Pugh's swim started just as the New England Aquarium confirmed the first white shark sighting of the season off the coast of Nantucket earlier this week, per the AP.
'It's going to test me not only physically, but also mentally,' he said, while scoping out wind conditions at the starting line. 'I mean every single day I'm going to be speaking about sharks, sharks, sharks, sharks. Then, ultimately, I've got to get in the water afterwards and do the swim. I suppose you can imagine what I'll be thinking about.'
Pugh, who has swum near glaciers and volcanoes, and among hippos, crocodiles and polar bears, told the AP this will be the most difficult challenge he has undertaken. No one has ever swum around the island of Martha's Vineyard before.

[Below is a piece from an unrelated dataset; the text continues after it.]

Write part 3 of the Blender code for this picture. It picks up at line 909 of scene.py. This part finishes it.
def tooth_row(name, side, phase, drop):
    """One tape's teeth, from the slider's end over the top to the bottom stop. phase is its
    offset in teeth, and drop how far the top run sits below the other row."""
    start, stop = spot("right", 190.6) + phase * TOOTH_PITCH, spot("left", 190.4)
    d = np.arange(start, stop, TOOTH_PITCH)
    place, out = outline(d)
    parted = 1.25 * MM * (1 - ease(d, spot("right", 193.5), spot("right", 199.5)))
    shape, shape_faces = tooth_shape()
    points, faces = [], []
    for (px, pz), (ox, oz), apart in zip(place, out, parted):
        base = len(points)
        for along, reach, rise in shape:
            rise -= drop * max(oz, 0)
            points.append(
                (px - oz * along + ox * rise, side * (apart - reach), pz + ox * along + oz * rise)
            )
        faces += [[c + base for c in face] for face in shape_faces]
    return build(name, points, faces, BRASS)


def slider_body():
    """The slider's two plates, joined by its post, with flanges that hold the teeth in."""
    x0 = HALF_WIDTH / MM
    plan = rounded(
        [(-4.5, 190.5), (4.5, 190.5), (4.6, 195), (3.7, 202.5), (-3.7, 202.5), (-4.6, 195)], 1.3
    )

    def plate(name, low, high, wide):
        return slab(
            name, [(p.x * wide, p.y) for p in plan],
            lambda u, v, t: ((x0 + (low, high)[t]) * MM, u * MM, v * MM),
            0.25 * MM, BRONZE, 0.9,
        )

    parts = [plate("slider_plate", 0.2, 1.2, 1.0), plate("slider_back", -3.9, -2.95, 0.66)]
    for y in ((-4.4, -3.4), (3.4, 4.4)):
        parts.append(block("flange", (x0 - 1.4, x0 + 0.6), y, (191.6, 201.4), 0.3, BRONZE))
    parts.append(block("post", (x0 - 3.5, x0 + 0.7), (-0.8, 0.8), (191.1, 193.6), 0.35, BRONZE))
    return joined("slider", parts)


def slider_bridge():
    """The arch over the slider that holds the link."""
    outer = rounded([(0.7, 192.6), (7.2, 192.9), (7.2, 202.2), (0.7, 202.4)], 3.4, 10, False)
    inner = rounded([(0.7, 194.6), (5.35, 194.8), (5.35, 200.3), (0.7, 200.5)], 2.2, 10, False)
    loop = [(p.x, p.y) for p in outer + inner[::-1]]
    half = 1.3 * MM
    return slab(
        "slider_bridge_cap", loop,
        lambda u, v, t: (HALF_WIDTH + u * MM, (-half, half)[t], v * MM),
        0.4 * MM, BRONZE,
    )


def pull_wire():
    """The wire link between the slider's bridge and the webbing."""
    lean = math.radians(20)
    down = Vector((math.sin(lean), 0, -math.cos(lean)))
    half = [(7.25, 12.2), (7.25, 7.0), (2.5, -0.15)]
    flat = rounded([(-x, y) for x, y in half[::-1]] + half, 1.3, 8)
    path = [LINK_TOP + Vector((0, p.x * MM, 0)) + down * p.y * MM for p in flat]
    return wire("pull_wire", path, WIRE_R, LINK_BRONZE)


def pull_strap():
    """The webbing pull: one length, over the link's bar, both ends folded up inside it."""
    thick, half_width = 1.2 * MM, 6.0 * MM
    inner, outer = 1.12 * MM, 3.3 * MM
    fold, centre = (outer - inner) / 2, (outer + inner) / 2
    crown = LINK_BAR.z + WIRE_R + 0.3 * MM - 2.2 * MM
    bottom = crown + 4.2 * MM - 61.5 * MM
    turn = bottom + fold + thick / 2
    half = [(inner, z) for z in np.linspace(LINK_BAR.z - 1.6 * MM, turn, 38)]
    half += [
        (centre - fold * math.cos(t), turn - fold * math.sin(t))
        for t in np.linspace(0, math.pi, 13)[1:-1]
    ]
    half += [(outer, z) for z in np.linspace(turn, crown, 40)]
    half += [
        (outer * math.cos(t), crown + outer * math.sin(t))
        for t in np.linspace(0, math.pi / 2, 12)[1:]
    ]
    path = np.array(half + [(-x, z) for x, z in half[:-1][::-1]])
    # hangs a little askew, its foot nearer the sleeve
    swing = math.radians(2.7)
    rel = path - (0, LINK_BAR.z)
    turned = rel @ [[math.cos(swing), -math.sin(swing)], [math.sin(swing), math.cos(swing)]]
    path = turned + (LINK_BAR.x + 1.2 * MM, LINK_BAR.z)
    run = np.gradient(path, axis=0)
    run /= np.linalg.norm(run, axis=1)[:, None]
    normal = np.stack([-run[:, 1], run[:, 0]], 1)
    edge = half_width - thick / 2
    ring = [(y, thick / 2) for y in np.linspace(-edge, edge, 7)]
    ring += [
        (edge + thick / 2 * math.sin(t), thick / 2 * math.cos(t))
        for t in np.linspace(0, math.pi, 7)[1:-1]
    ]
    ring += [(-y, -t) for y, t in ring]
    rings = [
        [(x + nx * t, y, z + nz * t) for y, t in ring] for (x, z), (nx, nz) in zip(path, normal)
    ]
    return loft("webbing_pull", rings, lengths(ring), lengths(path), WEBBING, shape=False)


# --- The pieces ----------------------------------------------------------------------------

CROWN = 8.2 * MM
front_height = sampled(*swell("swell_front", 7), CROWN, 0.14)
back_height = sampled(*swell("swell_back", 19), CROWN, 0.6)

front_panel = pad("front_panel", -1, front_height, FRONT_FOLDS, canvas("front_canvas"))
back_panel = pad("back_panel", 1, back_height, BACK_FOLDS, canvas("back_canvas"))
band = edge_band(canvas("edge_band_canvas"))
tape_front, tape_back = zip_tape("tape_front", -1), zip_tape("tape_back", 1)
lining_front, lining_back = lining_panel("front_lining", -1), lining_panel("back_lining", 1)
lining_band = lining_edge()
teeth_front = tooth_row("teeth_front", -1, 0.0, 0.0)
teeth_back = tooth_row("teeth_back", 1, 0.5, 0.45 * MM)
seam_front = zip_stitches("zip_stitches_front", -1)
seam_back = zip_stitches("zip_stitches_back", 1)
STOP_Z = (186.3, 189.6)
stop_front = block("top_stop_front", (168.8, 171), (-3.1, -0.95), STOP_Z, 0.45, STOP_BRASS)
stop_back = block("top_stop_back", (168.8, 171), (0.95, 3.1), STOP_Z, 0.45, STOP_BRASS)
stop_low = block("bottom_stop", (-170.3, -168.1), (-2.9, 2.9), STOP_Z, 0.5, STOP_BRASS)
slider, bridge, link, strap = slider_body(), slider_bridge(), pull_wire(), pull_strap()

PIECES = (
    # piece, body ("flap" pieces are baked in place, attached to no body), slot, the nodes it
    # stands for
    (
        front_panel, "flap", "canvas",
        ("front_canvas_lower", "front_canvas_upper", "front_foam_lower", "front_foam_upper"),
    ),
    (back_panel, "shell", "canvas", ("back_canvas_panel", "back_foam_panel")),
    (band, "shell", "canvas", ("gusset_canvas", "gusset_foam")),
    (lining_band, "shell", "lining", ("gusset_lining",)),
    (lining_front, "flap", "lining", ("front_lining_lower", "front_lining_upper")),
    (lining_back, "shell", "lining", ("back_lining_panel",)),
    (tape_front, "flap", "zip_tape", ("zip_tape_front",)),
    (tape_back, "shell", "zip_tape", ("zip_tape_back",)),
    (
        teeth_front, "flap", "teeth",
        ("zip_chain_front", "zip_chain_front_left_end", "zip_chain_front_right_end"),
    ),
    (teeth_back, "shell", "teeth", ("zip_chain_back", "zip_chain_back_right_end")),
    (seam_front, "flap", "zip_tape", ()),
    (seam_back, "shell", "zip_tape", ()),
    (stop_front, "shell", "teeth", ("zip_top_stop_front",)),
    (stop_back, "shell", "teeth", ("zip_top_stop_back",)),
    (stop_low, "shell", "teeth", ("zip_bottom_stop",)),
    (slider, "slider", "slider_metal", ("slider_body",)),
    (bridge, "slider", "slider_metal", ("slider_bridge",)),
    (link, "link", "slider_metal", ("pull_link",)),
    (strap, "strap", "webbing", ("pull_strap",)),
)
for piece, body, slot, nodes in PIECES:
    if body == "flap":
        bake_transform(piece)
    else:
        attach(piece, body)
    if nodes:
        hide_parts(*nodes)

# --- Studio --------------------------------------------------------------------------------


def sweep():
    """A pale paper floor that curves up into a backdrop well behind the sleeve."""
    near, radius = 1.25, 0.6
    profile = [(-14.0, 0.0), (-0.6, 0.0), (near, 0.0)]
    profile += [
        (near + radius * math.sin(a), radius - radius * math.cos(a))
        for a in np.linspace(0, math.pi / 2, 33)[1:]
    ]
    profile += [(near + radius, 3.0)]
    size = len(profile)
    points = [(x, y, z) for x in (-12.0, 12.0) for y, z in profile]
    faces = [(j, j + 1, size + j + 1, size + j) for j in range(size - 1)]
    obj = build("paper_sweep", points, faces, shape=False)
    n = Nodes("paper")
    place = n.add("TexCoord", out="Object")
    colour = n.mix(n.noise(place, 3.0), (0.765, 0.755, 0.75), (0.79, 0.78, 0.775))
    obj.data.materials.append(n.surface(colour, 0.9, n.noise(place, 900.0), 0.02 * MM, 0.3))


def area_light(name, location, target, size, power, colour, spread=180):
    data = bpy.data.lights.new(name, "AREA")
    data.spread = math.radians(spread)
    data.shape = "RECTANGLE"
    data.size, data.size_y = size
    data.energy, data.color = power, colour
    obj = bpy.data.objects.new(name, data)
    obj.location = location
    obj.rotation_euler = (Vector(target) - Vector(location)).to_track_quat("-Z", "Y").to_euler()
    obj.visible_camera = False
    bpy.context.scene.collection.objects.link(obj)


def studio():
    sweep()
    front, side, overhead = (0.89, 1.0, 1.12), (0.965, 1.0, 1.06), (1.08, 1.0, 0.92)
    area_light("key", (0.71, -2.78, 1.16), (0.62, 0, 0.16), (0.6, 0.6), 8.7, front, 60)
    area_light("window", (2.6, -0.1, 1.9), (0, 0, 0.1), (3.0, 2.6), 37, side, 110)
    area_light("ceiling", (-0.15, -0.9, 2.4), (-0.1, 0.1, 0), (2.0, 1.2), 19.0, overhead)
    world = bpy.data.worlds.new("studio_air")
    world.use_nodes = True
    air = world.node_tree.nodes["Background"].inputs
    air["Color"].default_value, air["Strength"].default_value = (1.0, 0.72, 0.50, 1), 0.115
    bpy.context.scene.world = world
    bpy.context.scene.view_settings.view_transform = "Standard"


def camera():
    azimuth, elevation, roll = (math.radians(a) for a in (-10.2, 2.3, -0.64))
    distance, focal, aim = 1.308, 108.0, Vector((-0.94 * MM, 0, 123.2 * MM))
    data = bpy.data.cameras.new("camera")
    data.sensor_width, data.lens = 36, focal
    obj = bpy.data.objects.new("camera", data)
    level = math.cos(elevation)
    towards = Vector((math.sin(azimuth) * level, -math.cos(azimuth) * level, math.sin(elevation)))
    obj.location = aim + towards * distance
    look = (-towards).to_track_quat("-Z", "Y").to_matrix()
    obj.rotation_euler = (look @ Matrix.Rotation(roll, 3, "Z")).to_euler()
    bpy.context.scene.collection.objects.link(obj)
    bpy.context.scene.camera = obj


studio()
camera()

Swimming to raise awareness for an environmental cause isn't new for Pugh, who has been named the United Nations Patron of the Oceans for several years.

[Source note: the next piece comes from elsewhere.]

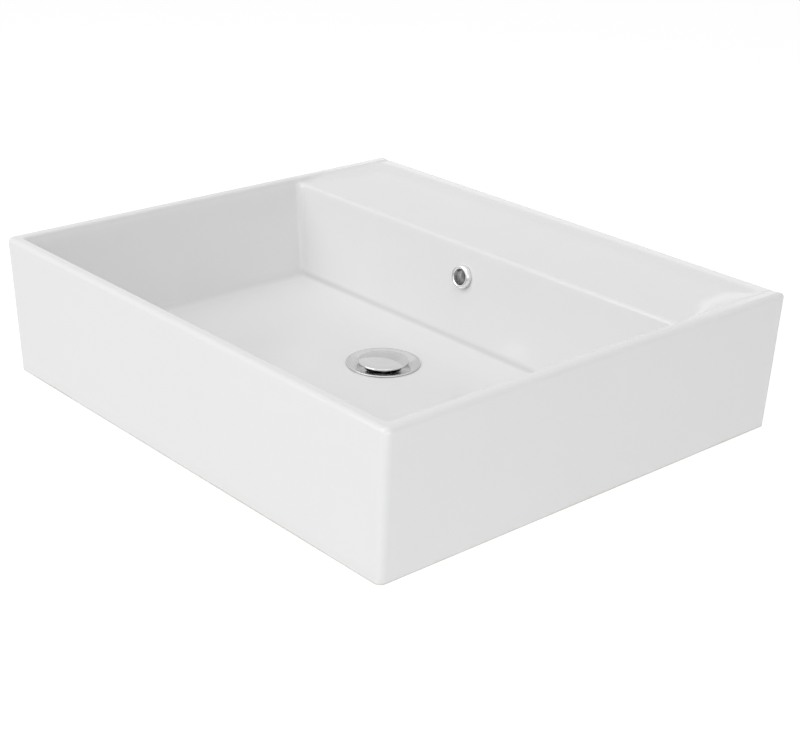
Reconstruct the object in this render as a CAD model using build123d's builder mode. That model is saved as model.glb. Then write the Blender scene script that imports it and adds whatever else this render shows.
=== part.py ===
from build123d import *
from math import atan2, cos, pi, radians, sin, tan
import os

# Wall-hung basin: one glazed ceramic casting with a tap ledge and an overflow, a
# click-clack waste with its cartridge, and the two hanger bolts that hold it to the wall.
# Millimetres. The wall is the plane y = 0, the basin stands out towards -Y and +Z is up.
# The origin is on the wall, midway between the two bolts.

# Basin, outside
basin_width = 510.0
basin_depth = 435.0
basin_height = 124.0
side_lean = 6.5
front_lean = 2.6
front_corner_radius = 6.5
rear_corner_radius = 2.5
rim_outer_radius = 4.5
rim_inner_radius = 2.5
foot_edge_radius = 1.0

# Basin, inside: rim widths, wall leans from top to foot, and the ledge behind the bowl
front_rim = 11.5
side_rim = 12.0
rear_lip = 14.0
bowl_side_lean = 27.0
bowl_front_lean = 27.0
bowl_rear_lean = 14.5
bowl_corner_radius = 7.0
bowl_foot_radius = 6.5
ledge_depth = 119.0
ledge_front_drop = 4.2
ledge_rear_drop = 1.8
ledge_edge_radius = 3.0
lip_ramp = 15.0

# Bowl floor: its height above the underside and its fall to the waste
floor_height = 33.5
floor_fall = 1.5
floor_margin = 9.0
floor_flat = 45.0
waste_from_wall = 216.0

# Walls of the casting
skirt_wall = 10.0
back_wall = 12.0
bowl_wall = 10.0
floor_wall = 10.5
ledge_wall = 11.0
shell_corner_radius = 14.0
shell_foot_radius = 12.0

# Waste boss under the floor and the water way that leads the overflow into it
boss_lift = 3.0
boss_radius = 38.0
chamber_radius = 30.0
channel_wall = 8.0
channel_height = 10.0
duct_width = 40.0
duct_depth = 13.5
duct_headroom = 14.0
waste_hole_clearance = 1.8
countersink_radius = 31.0
countersink_depth = 6.0

# Overflow hole and its trim ring
overflow_height = 91.7
overflow_hole_radius = 9.2
ring_radius = 10.7
ring_bore_radius = 7.3
ring_crown_radius = 8.9
ring_height = 5.2
ring_shoulder_height = 3.0
ring_lip_height = 4.3
ring_sleeve_wall = 0.9
ring_sleeve_length = 9.0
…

'It was a film about sharks attacking humans and for 50 years, we have been attacking sharks,' he said of 'Jaws.' 'It's completely unsustainable. It's madness. We need to respect them.'
An estimated 274,000 sharks are killed globally each day, a rate of 100 million a year, according to the American Association for the Advancement of Science.

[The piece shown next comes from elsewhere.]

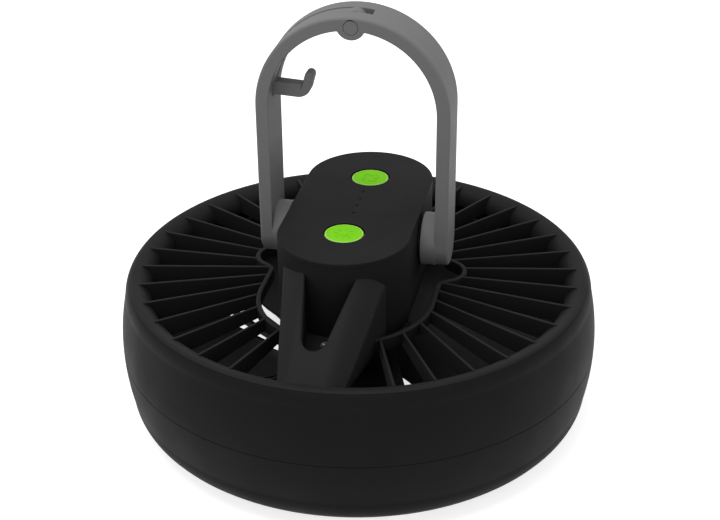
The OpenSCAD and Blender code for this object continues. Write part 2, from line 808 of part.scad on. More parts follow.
module led_board() {
    color("#eceff0") translate([0, 0, led_board_z]) cylinder(r = bowl_r - 3 - bowl_t, h = 2);
}

module led_chips() {
    color("#f3e9a8") round_posts(led_at, 0, leds) translate([-1.4, -1.4, led_board_z - 0.7])
        cube([2.8, 2.8, 0.7]);
}

module lamp_lens() {
    color([0.95, 0.95, 0.92, 0.9]) {
        translate([0, 0, lens_z]) cylinder(r = lens_r, h = foot_h + bar_h - lens_z);
        translate([0, 0, foot_h + bar_h - touch]) cylinder(r = bowl_r - 3 - bowl_t - fit, h = 1 + touch);
    }
}

module lamp_screws() {
    color("#8d9094") round_posts(lamp_screw_at, 0, 3) {
        translate([0, 0, foot_h + bar_h + bowl_t]) cylinder(r = 1.5, h = 1.3);
        translate([0, 0, foot_h + 0.6]) cylinder(r = 1, h = bar_h + bowl_t);
    }
}

// ---- Buttons ----

module button(y) {
    translate([0, y]) {
        translate([0, 0, lid_z - flange_gap - flange_h]) cylinder(r = flange_r, h = flange_h);
        translate([0, 0, lid_z - flange_gap - touch])
            cylinder(r = button_r, h = lid_t + flange_gap + button_proud + touch);
        translate([0, 0, stem_z])
            cylinder(r = 2.5, h = lid_z - flange_gap - flange_h - stem_z + touch);
    }
}

module fan_button() {
    color("#7bd01e") button(button_y);
}

module lamp_button() {
    color("#7bd01e") button(-button_y);
}

// ---- Impeller ----

// A blade is a swept, twisted and cambered plate. Its section at radius r runs round the
// circle from the trailing edge (s = 0) to the leading edge (s = 1), which lies higher.
blade_t = 1.8;
blade_mid_z = hub_z + blade_rise;
sections = 9;
chord_points = 12;
function mix(a, b, s) = a + (b - a) * s;
function blade_r(i) = mix(hub_r - 1.2, impeller_r, i / (sections - 1));
function blade_span(i) = mix(56, 61, i / (sections - 1));
function blade_sweep(i) = -38 * i / (sections - 1);
function blade_lift(i) = mix(6.5, 4.3, i / (sections - 1));
function blade_pt(i, s, side) =
    let (a = blade_sweep(i) + blade_span(i) * (s - 0.5),
        z = blade_lift(i) * (2 * s - 1) + 2.1 * sin(180 * s) + side * blade_t / 2)
        [blade_r(i) * cos(a), blade_r(i) * sin(a), z];

module blade() {
    n = chord_points;
    loop = 2 * n;
    points = [for (i = [0:sections - 1]) each concat(
        [for (j = [0:n - 1]) blade_pt(i, j / (n - 1), 1)],
        [for (j = [n - 1:-1:0]) blade_pt(i, j / (n - 1), -1)])];
    skin = [for (i = [0:sections - 2], j = [0:loop - 1]) let (k = (j + 1) % loop)
        each [[i * loop + j, i * loop + k, (i + 1) * loop + k],
            [i * loop + j, (i + 1) * loop + k, (i + 1) * loop + j]]];
    root = [for (j = [0:n - 2]) each [[j, loop - 1 - j, loop - 2 - j], [j, loop - 2 - j, j + 1]]];
    last = (sections - 1) * loop;
    tip = [for (j = [0:n - 2]) each [[last + j, last + loop - 2 - j, last + loop - 1 - j],
        [last + j, last + j + 1, last + loop - 2 - j]]];
    polyhedron(points, concat(skin, root, tip));
}

module impeller() {
    color("#55575a") difference() {
        union() {
            difference() {
                translate([0, 0, hub_z]) cylinder(r = hub_r, h = hub_h);
                translate([0, 0, hub_z + hub_web_t]) cylinder(r = hub_r - hub_wall, h = hub_h);
            }
            translate([0, 0, hub_z]) cylinder(r = boss_r, h = hub_boss_z - hub_z);
            for (i = [0:blades - 1]) rotate(blade_start + i * 360 / blades)
                translate([0, 0, blade_mid_z]) blade();
        }
        cylinder(r = shaft_r, h = casing_h);
    }
}

module motor_shaft() {
    color("#c4c7ca") translate([0, 0, shaft_low_z])
        cylinder(r = shaft_r, h = bracket_z - 1 - shaft_low_z);
}

module motor_rotor() {
    color("#a9683c") difference() {
        translate([0, 0, motor_z + bush_h]) cylinder(r = rotor_r, h = motor_h - can_top_t - bush_h - 3);
        translate([0, 0, motor_z]) cylinder(r = shaft_r, h = motor_h);
    }
}

module impeller_nut() {
    color("#b9bcc0") difference() {
        translate([0, 0, hub_z - nut_h]) cylinder(r = 3.2, h = nut_h, $fn = 6);
        cylinder(r = shaft_r, h = hub_z + 1);
    }
}

// ---- Bail ----

module bail_outline() {
    difference() {
        union() {
            translate([0, arch_z]) circle(bail_out);
            translate([-bail_out, pivot_z]) square([2 * bail_out, leg_h]);
        }
        translate([0, arch_z]) circle(arch_r);
        translate([-arch_r, pivot_z - 1]) square([2 * arch_r, leg_h + 1]);
    }
}

module bail() {
    color("#6b6b6b") difference() {
        union() {
            rotate([90, 0, 0]) linear_extrude(strap_w, center = true) {
                bail_outline();
                intersection() {
                    translate([0, hook_pin_z + 1]) circle(hook_cheek_r);
                    translate([0, arch_z]) circle(bail_out);
                }
            }
            both_ends() translate([0, 0, pivot_z]) along_x() {
                translate([0, 0, disc_x]) cylinder(r = bail_end_r, h = disc_t);
                translate([0, 0, arch_r - touch]) cylinder(r = strap_w / 2, h = strap_t + touch);
            }
        }
        // Slot that the hook lies in
        translate([-bail_out - 1, -hook_slot_w / 2, hook_foot_z - body_gap])
            cube([bail_out + 1 + hook_eye_r + 2.9, hook_slot_w, bail_out]);
        both_ends() translate([0, 0, pivot_z]) along_x() cylinder(r = pivot_r, h = disc_x + pivot_depth);
        translate([0, 0, hook_pin_z]) along_y() {
            cylinder(r = hook_pin_r, h = strap_w + 2, center = true);
            for (s = [-1, 1]) translate([0, 0, s * strap_w / 2]) cylinder(r = 3.1, h = 2.4, center = true);
        }
    }
}

module pivot_screws() {
    color("#8d9094") both_ends() translate([0, 0, pivot_z]) along_x() {
        translate([0, 0, pivot_seat_x - washer_t - pivot_head_t - fit])
            cylinder(r = 4.6, h = pivot_head_t);
        translate([0, 0, pivot_seat_x - washer_t - fit - touch])
            cylinder(r = pivot_r, h = disc_x + pivot_depth - pivot_seat_x + washer_t + fit - 0.4);
    }
}

module pivot_washers() {
    color("#d0d0cc") both_ends() translate([0, 0, pivot_z]) along_x()
        translate([0, 0, pivot_seat_x - washer_t - fit]) difference() {
            cylinder(r = 5.6, h = washer_t);
            translate([0, 0, -1]) cylinder(r = pivot_r, h = washer_t + 2);
        }
}

module hook_pin() {
    color("#5f5f5f") translate([0, 0, hook_pin_z]) along_y() {
        cylinder(r = hook_pin_r, h = strap_w - 1, center = true);
        for (s = [-1, 1]) translate([0, 0, s * (strap_w / 2 - 0.6)]) cylinder(r = 3, h = 1.1, center = true);
    }
}

module hook_outline() {
    curl_z = hook_foot_z + hook_curl_r;
    curl_in = hook_curl_r - hook_tip_t;
    tip_mid = hook_curl_r - hook_tip_t / 2;
    straight_h = (hook_tip_h - hook_curl_r - hook_tip_t / 2 + tip_mid * sin(hook_lean)) / cos(hook_lean);
    wedge = 2 * hook_curl_r;
    translate([0, hook_pin_z]) circle(hook_eye_r);
    intersection() {
        translate([0, arch_z]) difference() {
            circle(hook_arm_out);
            circle(hook_arm_in);
        }
        translate([-bail_out, hook_foot_z]) square([bail_out, bail_out]);
    }
    // Bar that leaves the leg, curls upwards and ends in a round tip that leans out
    polygon([[-hook_arm_in - 1, hook_foot_z + hook_dip], [hook_curl_x, hook_foot_z],
        [hook_curl_x + curl_in, hook_foot_z + hook_bend_h], [-hook_arm_in - 1, hook_foot_z + hook_bar_h]]);
    translate([hook_curl_x, curl_z]) {
        intersection() {
            difference() {
                circle(hook_curl_r);
                circle(curl_in);
            }
            polygon([[0, 0], [0, -wedge], [wedge, -wedge],
                [wedge * cos(hook_lean), -wedge * sin(hook_lean)]]);
        }
        rotate(-hook_lean) {
            translate([curl_in, -touch]) square([hook_tip_t, straight_h + touch]);
            translate([tip_mid, straight_h]) circle(hook_tip_t / 2);
        }
    }
}

module hook() {
    color("#6f6f6f") difference() {
        rotate([90, 0, 0]) linear_extrude(hook_w, center = true) hook_outline();
        translate([0, 0, hook_pin_z]) along_y()
            cylinder(r = hook_pin_r + run_fit, h = hook_w + 2, center = true);
    }
}

outlet_grille();
foot_pads();
lower_shell();
air_duct();
upper_shell();
intake_grille();
casing_screws();
motor_bracket();
strut_screws();
pod_housing();
pod_lid();
pod_screws();
control_board();
tact_switches();
charge_lights();
usb_port();
battery_tray();
battery_cells();
cell_contacts();
motor_can();
motor_end_plate();
motor_magnets();
motor_bushes();
motor_screws();
lamp_bowl();
led_board();
led_chips();
lamp_lens();
lamp_screws();
fan_button();
lamp_button();
impeller();
motor_shaft();
motor_rotor();
impeller_nut();
bail();
pivot_screws();
pivot_washers();
hook_pin();
hook();
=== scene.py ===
import math

import bmesh
import bpy
from mathutils import Matrix, Quaternion, Vector


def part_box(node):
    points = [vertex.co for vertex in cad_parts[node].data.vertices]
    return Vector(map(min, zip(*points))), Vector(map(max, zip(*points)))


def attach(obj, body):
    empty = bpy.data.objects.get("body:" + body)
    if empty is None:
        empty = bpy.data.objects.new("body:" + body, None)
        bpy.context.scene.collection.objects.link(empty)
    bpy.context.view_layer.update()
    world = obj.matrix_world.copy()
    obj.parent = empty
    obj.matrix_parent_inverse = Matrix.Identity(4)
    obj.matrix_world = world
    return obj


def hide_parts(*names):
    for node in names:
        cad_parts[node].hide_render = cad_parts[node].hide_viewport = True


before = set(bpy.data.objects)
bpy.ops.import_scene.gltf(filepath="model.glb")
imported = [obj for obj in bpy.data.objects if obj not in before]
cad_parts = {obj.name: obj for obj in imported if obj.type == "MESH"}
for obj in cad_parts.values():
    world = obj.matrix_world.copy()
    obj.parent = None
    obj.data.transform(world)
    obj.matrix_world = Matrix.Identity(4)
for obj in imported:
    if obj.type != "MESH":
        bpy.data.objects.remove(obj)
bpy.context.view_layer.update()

MM = 0.001


def in_scene(name, data):
    """A new object in the scene that holds a mesh, a lamp or the camera."""
    made = bpy.data.objects.new(name, data)
    bpy.context.scene.collection.objects.link(made)
    return made


# ---- Camera, at the photograph's place ----

CAMERA_AIM = Vector((0.76, 0.32, 70.91)) * MM
CAMERA_AWAY = 644.95 * MM
CAMERA_TURN = math.radians(11.932)
CAMERA_RISE = math.radians(28.548)
CAMERA_ROLL = math.radians(-0.49)

camera_data = bpy.data.cameras.new("photo_camera")
camera_data.sensor_width = 36
camera_data.lens = 73.18
camera_data.clip_start = 0.05
camera_data.clip_end = 50
camera = in_scene("photo_camera", camera_data)
away = Vector((math.sin(CAMERA_TURN) * math.cos(CAMERA_RISE),
               -math.cos(CAMERA_TURN) * math.cos(CAMERA_RISE), math.sin(CAMERA_RISE)))
camera.location = CAMERA_AIM + away * CAMERA_AWAY
camera.rotation_mode = "QUATERNION"
camera.rotation_quaternion = ((-away).to_track_quat("-Z", "Y")
                              @ Quaternion((0, 0, 1), CAMERA_ROLL))
bpy.context.scene.camera = camera


# ---- Sizes, in millimetres and degrees ----
# They are the CAD model's, apart from a few that are given here: the bell mouth's ease, the roll
# of the struts' flanks and the slot's left corner, and the buttons' radius and top.

BODY_R, BULGE_R, BELLY_Z = 105.2, 96.4, 38
CORNER_Z, BASE_R, FOOT_H = 16, 84, 1.2
CASING_H, WALL = 67.8, 2.2
BASE_SEAM_Z, BELLY_SEAM_Z, RIM_SEAM_Z = 9, 36.2, 67
SHOULDER_Z, ROUND_W, ROUND_H = 60.8, 3.6, 7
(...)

Stephen Spielberg's 1975 movie, which became the highest-grossing film at the time and earned three Academy Awards, had significant impact on how people perceive sharks, much of it negative. Its tension-building musical theme by John Williams is etched in the American psyche.
'The film depicted a rogue great white shark as a ferocious and mindless man-eater, and this portrayal has persisted in popular culture to this day. The film's depiction of sharks as fearsome predators that attack humans for no apparent reason led to a widespread fear of sharks, and many people believe still that all sharks are dangerous to humans,' according to Shark Stewards, a California-based advocacy group working to save endangered sharks and rays.
In California, the movie led to 'vendetta killings,' great white shark tournaments, a commercial fishery that along with bycatch in a gillnet fishery almost completely wiped out the population of white sharks along the west coast of North America, according to the organization.
Since 1970, the abundance of sharks and rays has declined by more than 70% as a result of an 18-fold increase in fishing pressure, according to a Nature study conducted in 2022.
Both Spielberg and author Peter Benchley, who wrote the novel 'Jaws' upon which the movie is based, have expressed regret over the impact of the film on viewers' perception of sharks, according to AP.
Shortly before his death in 2006, Benchley said, 'I couldn't write 'Jaws' today. The extensive new knowledge of sharks would make it impossible for me to create, in good conscience, a villain of the magnitude and malignity of the original.'
In a December 2022 interview on the BBC's "Island Discs" program, Spielberg said, 'That's one of the things I still fear. Not to get eaten by a shark, but that sharks are somehow mad at me for the feeding frenzy of crazy sport fishermen that happened after 1975.
'To this day, I regret the decimation of the shark population because of the book and the film. I really, truly regret that.'
Both Spielberg and Benchley have since contributed to conservation efforts for the animals, which have seen populations depleted due to factors like overfishing and climate change.